Seorang penulis adalah pribadi berkarakter kuat dan cerdas. Idealismenya tidak dapat dibeli. Ia akan berusaha untuk mempertahankan karakteristik tulisannya. Mengutip pendapat Mario Teguh, begawan motivator, penulis harus berekspektasi dirinya sebagai penulis, bukan penjual ide. Ia harus menunjukkan diri dengan ciri khusus yang dimilikinya. Kemampuan menjaga karakteristik tulisannya itulah yang sangat sulit.
Karena sedemikian besar jasa seorang penulis, ia berhak untuk mendapatkan kemuliaan.
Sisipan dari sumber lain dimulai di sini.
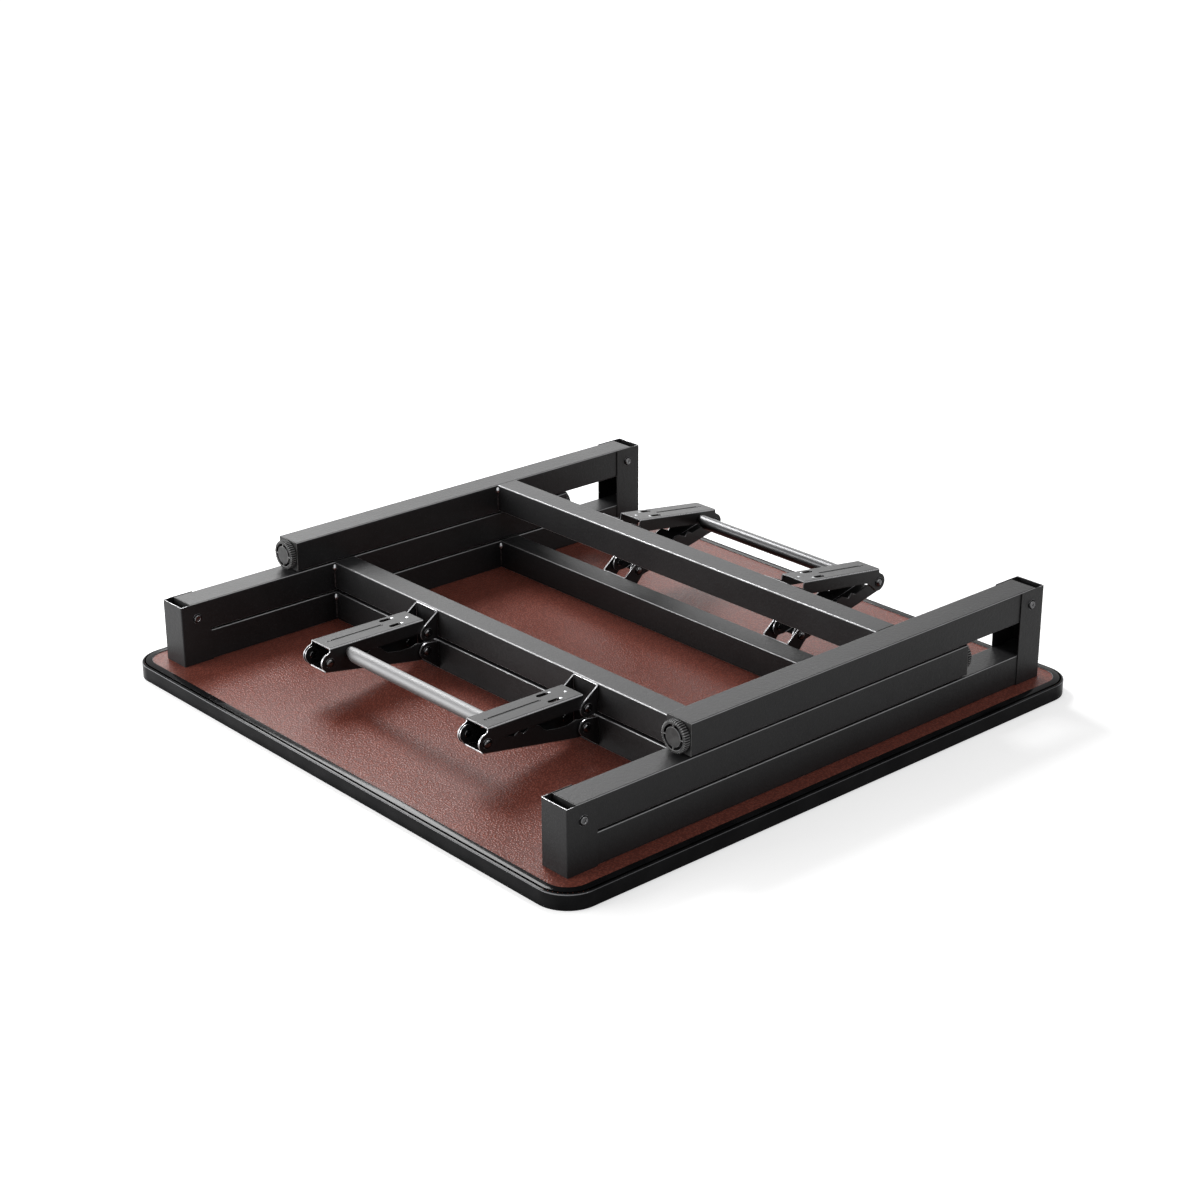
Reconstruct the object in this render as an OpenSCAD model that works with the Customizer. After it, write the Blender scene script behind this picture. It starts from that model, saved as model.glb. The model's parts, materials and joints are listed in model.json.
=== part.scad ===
// Folding table, lying face down with both leg frames folded flat.
// Origin: centre of the face, on the floor. X runs along the crossbars,
// Y along the side rails, Z up from the floor.

/* [Table top] */
// Side of the square top, across its edge trim
top_side = 860; // [800:5:1000]
// Radius of the top's corners
corner_r = 42; // [20:1:70]
// Thickness of the laminate on the face
face_t = 1; // [0.6:0.1:2]
// Thickness of the core board
core_t = 18.7; // [12:0.1:25]
// Thickness of the lining on the underside
lining_t = 0.8; // [0.4:0.1:1.5]
// Wall of the edge trim round the board
trim_wall = 3; // [2:0.5:5]
// Width of the trim's lip on the underside
trim_lip_w = 14; // [8:0.5:20]
// Height of the lip above the lining
trim_lip_t = 1; // [0.6:0.1:2]

/* [Side frames] */
// Edge of the top to the end plates of the posts
frame_end_inset = 35.4; // [32:0.2:60]
// Edge of the top to the outer sides of the posts
frame_side_inset = 35; // [20:0.5:70]
// Sheet thickness of the U-shaped end posts
post_sheet = 1.2; // [1:0.1:2]
// Depth of the posts along the rails
post_depth = 43.2; // [40:0.2:60]
// How far a post stands above the tube that turns in it
post_rise = 1.2; // [0.5:0.1:4]
// Side of the square rails and leg tubes
tube_side = 40; // [34:0.5:44]
// Wall of every tube
tube_wall = 1.5; // [1:0.1:2.5]
// Corner radius of every tube
tube_r = 2; // [1:0.1:3]
// Play of a leg tube beside each wall of its post
side_play = 0.3; // [0.2:0.05:0.6]
// Width of the cross rails and crossbars
bar_w = 34; // [26:0.5:40]
// Height of the crossbars on the legs
crossbar_h = 38; // [30:0.5:40]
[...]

Mengutip sebuah ayat suci yang menyatakan bahwa Tuhan akan meninggikan derajat orang-orang yang berilmu, di situlah kebenaran akan ditemukan. Seiring dengan semangat berbaginya, seorang penulis diangkat tinggi-tinggi oleh pembacanya. Ia dijadikan rujukan melalui kutipan karya-karyanya. Perhatikanlah sejarawan, perawi hadis, dan ilmuwan. Mereka dikenal dan dikenang sepanjang sejarah.
Pada masa modern, kemuliaan seorang penulis tidak hanya sebatas dikenal dan dikenang. Karya-karyanya akan dihargai tinggi oleh para penerbit. Mereka berhak atas royalti terhadap buku-buku yang tulisnya. Maka, sebenarnya menjadi penulis telah menjadi alternatif masa depan yang menjanjikan. Belum pernah ditemukan adanya seorang penulis yang miskin. Karena janji Tuhan memang tidak pernah diingkari. Ayo menjadi penulis.